Stored data:
········
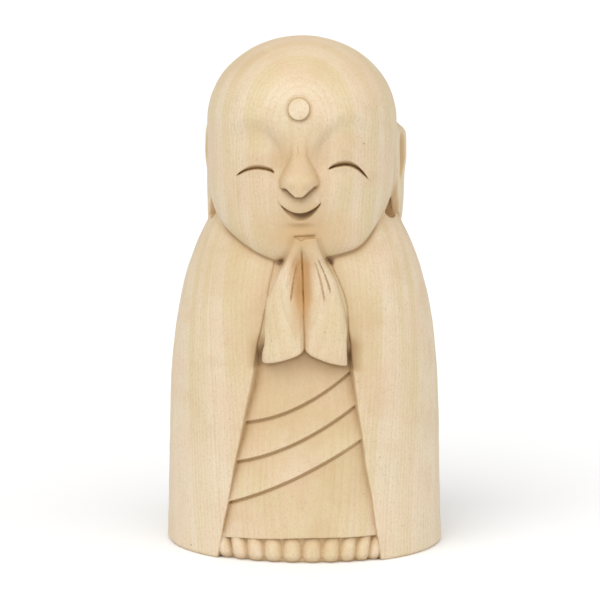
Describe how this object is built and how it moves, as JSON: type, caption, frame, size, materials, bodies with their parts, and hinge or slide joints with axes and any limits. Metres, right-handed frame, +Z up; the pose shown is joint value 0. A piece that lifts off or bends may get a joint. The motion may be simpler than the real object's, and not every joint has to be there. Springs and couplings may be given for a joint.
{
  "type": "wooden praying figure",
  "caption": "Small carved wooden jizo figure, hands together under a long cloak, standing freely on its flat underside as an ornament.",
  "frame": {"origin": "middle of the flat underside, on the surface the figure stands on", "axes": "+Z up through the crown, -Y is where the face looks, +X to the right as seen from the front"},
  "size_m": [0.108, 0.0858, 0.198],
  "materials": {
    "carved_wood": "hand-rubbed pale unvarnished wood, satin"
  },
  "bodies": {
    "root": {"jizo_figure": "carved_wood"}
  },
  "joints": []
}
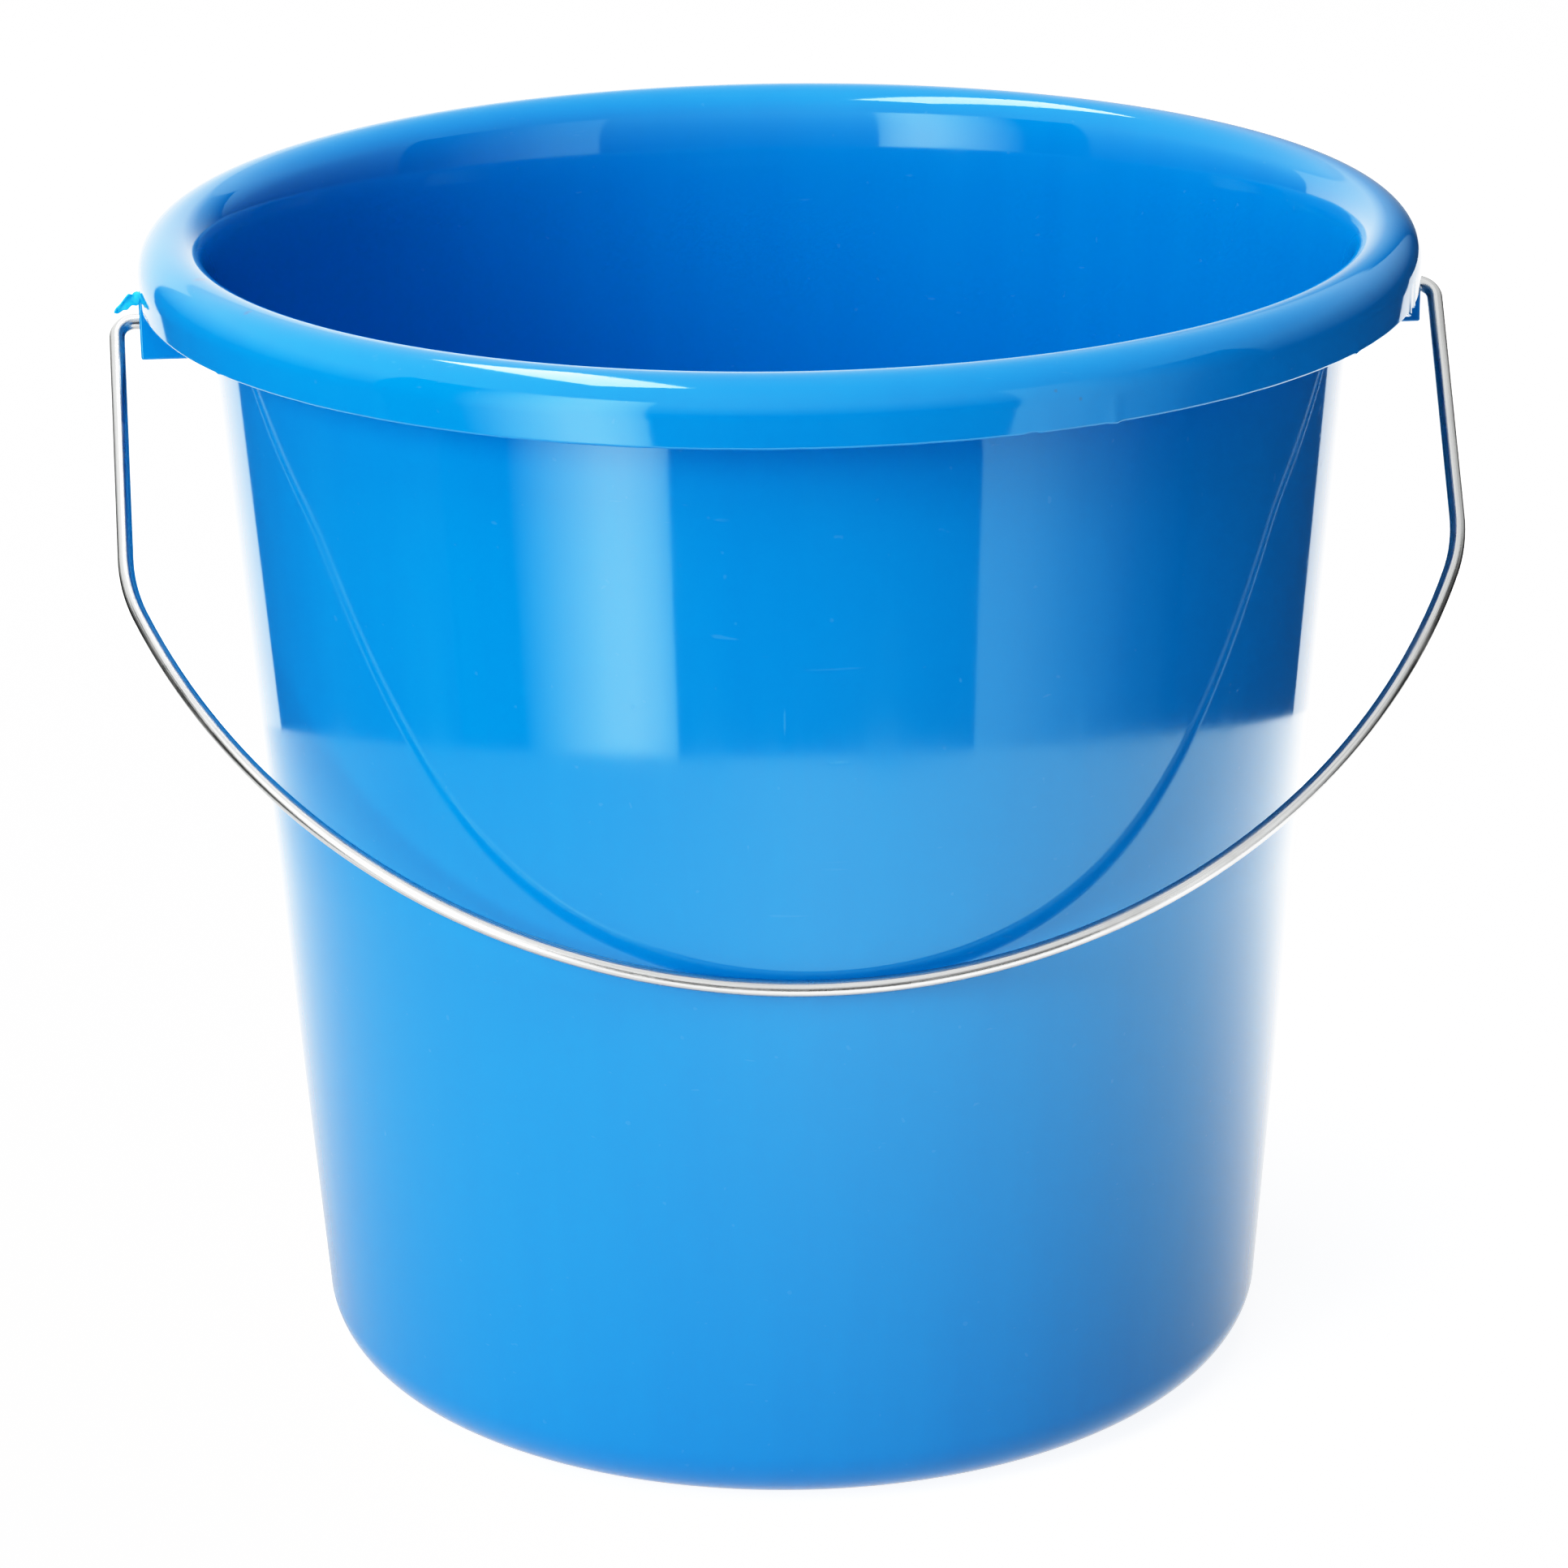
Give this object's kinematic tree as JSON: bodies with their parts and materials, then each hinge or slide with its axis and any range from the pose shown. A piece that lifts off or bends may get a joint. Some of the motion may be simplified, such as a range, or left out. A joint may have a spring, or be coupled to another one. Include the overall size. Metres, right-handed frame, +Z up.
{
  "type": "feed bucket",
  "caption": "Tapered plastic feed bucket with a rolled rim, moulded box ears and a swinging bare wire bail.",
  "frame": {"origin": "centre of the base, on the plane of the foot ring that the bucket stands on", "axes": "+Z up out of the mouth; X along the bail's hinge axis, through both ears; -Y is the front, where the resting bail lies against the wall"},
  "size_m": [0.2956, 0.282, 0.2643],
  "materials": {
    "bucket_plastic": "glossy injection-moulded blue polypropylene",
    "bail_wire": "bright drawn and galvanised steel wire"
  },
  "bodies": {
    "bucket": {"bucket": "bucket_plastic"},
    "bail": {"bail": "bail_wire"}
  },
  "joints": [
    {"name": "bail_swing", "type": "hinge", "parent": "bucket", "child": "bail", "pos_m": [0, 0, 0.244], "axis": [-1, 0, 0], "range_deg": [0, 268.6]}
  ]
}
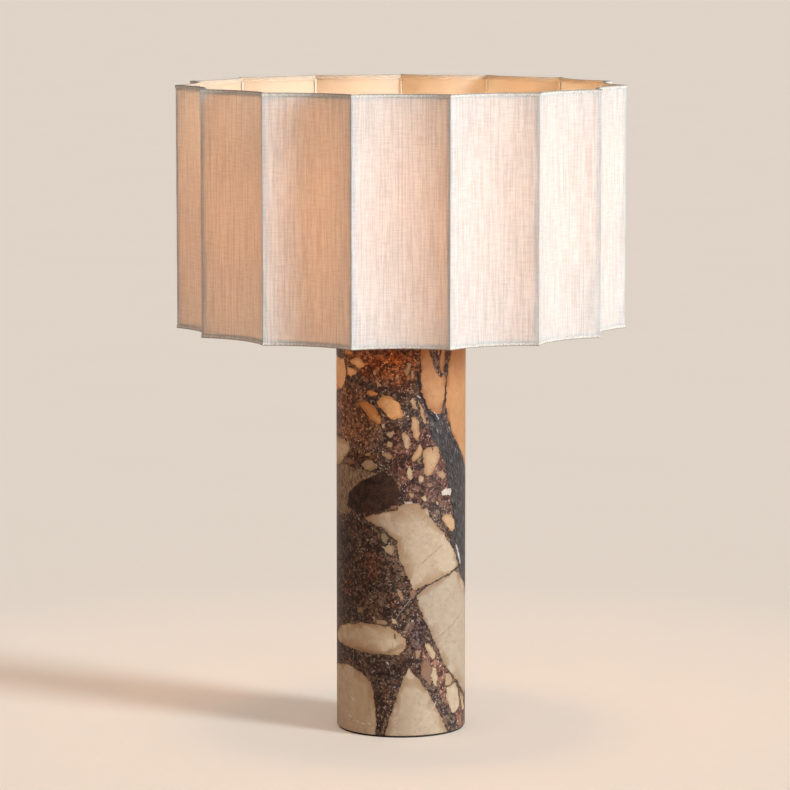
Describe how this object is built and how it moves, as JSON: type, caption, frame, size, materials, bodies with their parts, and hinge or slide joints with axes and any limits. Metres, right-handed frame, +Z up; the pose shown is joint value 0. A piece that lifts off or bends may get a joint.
········
What is being asked:
Extract each entry in full and write it down exactly.

The output:
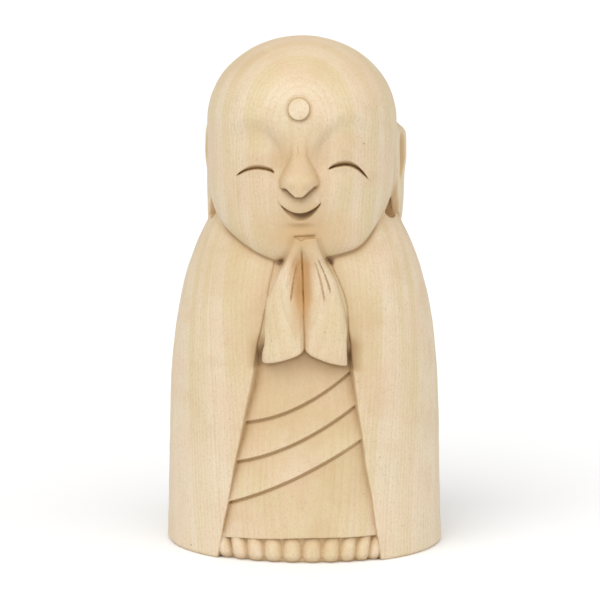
Describe how this object is built and how it moves, as JSON: type, caption, frame, size, materials, bodies with their parts, and hinge or slide joints with axes and any limits. Metres, right-handed frame, +Z up; the pose shown is joint value 0. A piece that lifts off or bends may get a joint. The motion may be simpler than the real object's, and not every joint has to be there. Springs and couplings may be given for a joint.
{
  "type": "wooden praying figure",
  "caption": "Small carved wooden jizo figure, hands together under a long cloak, standing freely on its flat underside as an ornament.",
  "frame": {"origin": "middle of the flat underside, on the surface the figure stands on", "axes": "+Z up through the crown, -Y is where the face looks, +X to the right as seen from the front"},
  "size_m": [0.108, 0.0858, 0.198],
  "materials": {
    "carved_wood": "hand-rubbed pale unvarnished wood, satin"
  },
  "bodies": {
    "root": {"jizo_figure": "carved_wood"}
  },
  "joints": []
}
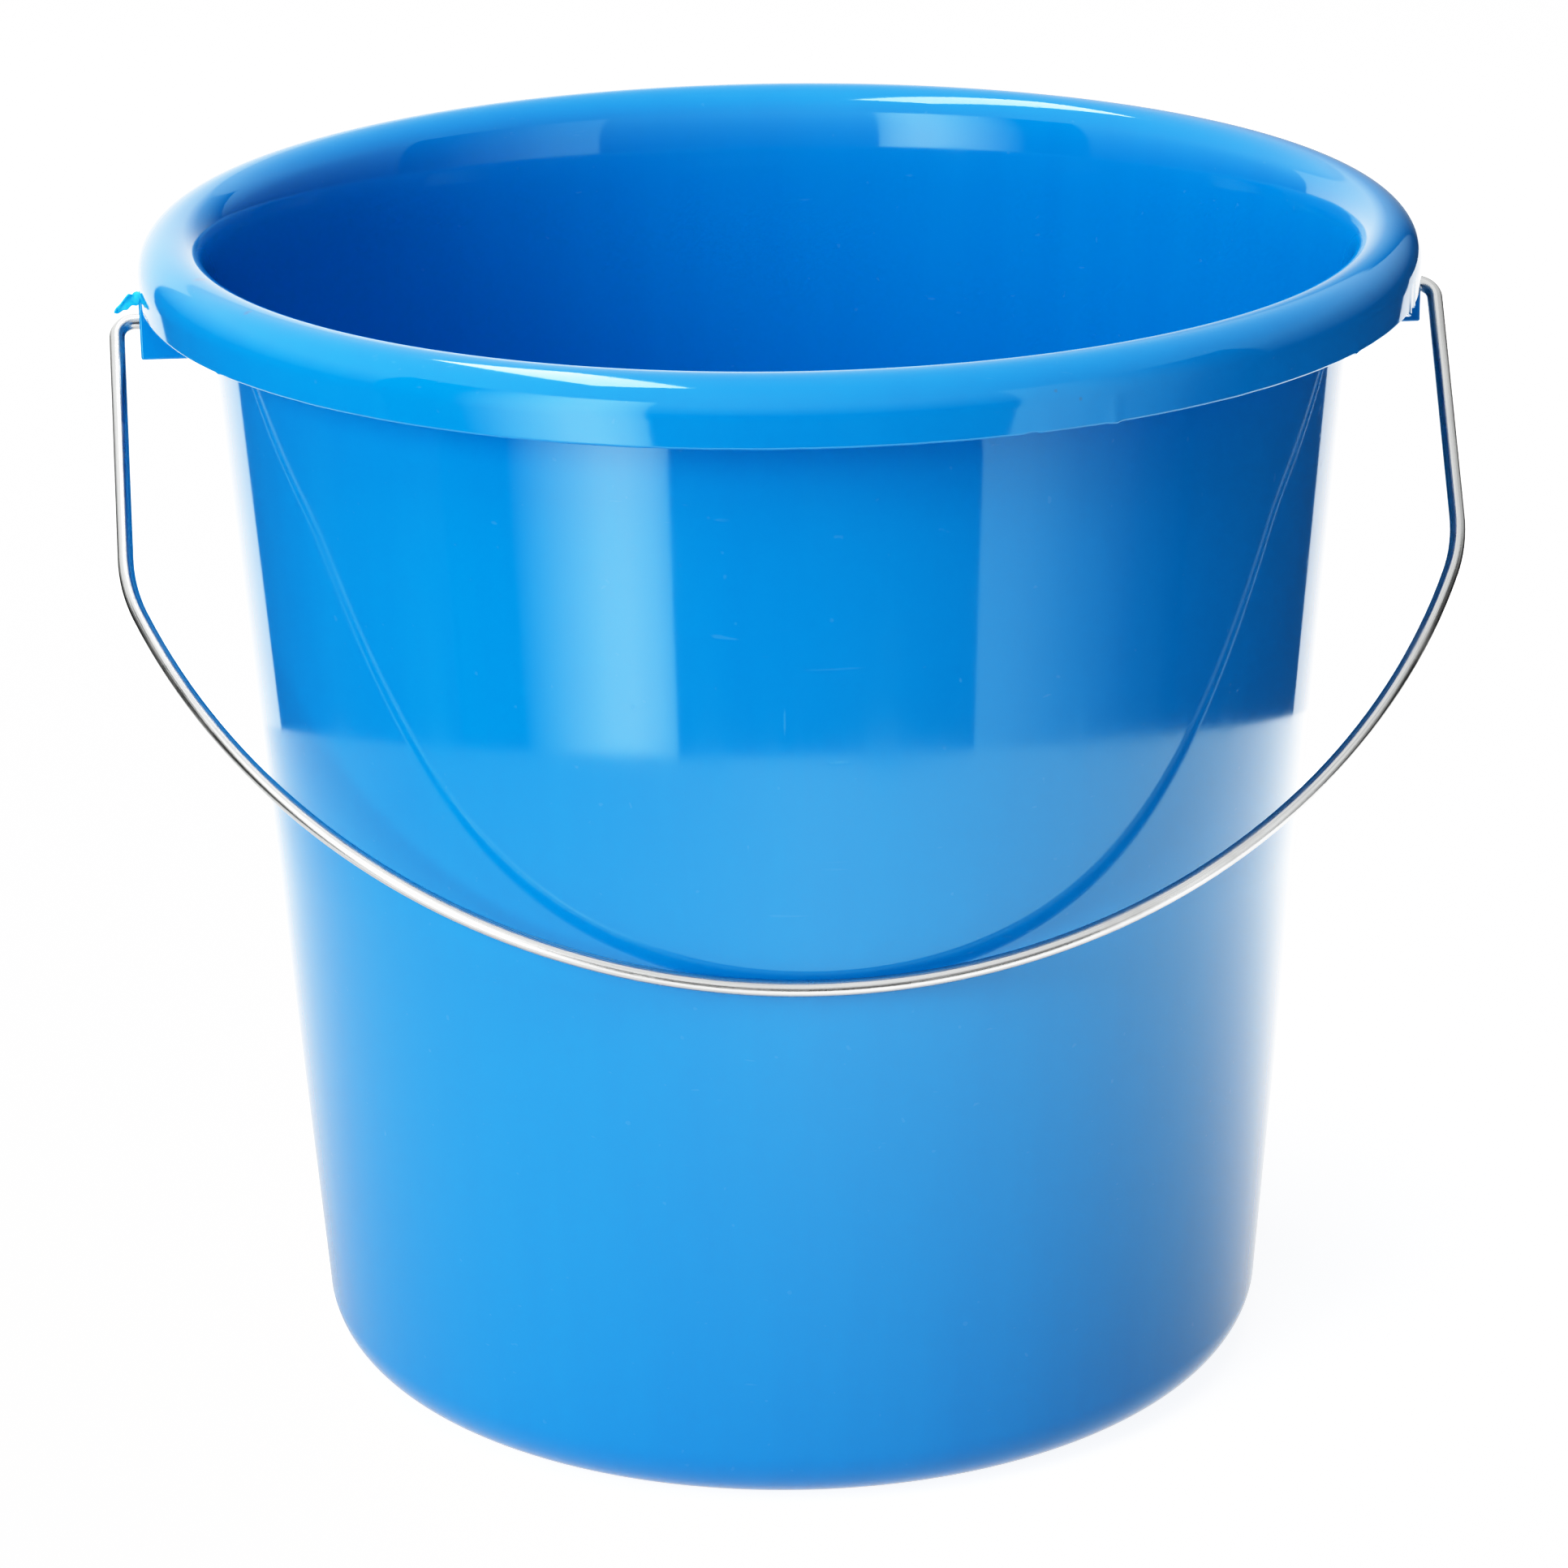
Give this object's kinematic tree as JSON: bodies with their parts and materials, then each hinge or slide with its axis and any range from the pose shown. A piece that lifts off or bends may get a joint. Some of the motion may be simplified, such as a range, or left out. A joint may have a spring, or be coupled to another one. Include the overall size. Metres, right-handed frame, +Z up.
{
  "type": "feed bucket",
  "caption": "Tapered plastic feed bucket with a rolled rim, moulded box ears and a swinging bare wire bail.",
  "frame": {"origin": "centre of the base, on the plane of the foot ring that the bucket stands on", "axes": "+Z up out of the mouth; X along the bail's hinge axis, through both ears; -Y is the front, where the resting bail lies against the wall"},
  "size_m": [0.2956, 0.282, 0.2643],
  "materials": {
    "bucket_plastic": "glossy injection-moulded blue polypropylene",
    "bail_wire": "bright drawn and galvanised steel wire"
  },
  "bodies": {
    "bucket": {"bucket": "bucket_plastic"},
    "bail": {"bail": "bail_wire"}
  },
  "joints": [
    {"name": "bail_swing", "type": "hinge", "parent": "bucket", "child": "bail", "pos_m": [0, 0, 0.244], "axis": [-1, 0, 0], "range_deg": [0, 268.6]}
  ]
}
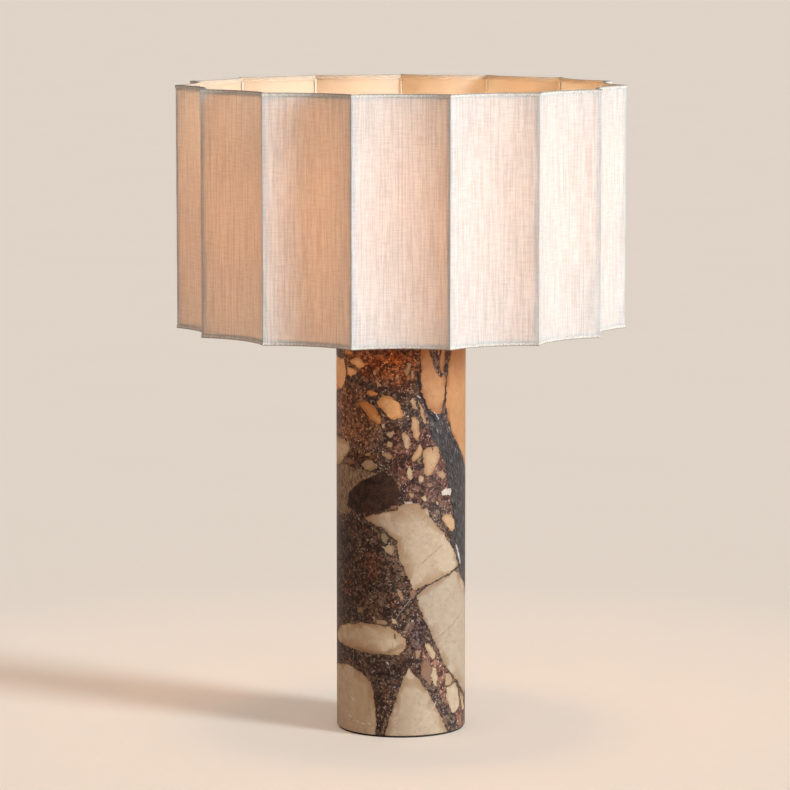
Describe how this object is built and how it moves, as JSON: type, caption, frame, size, materials, bodies with their parts, and hinge or slide joints with axes and any limits. Metres, right-handed frame, +Z up; the pose shown is joint value 0. A piece that lifts off or bends may get a joint.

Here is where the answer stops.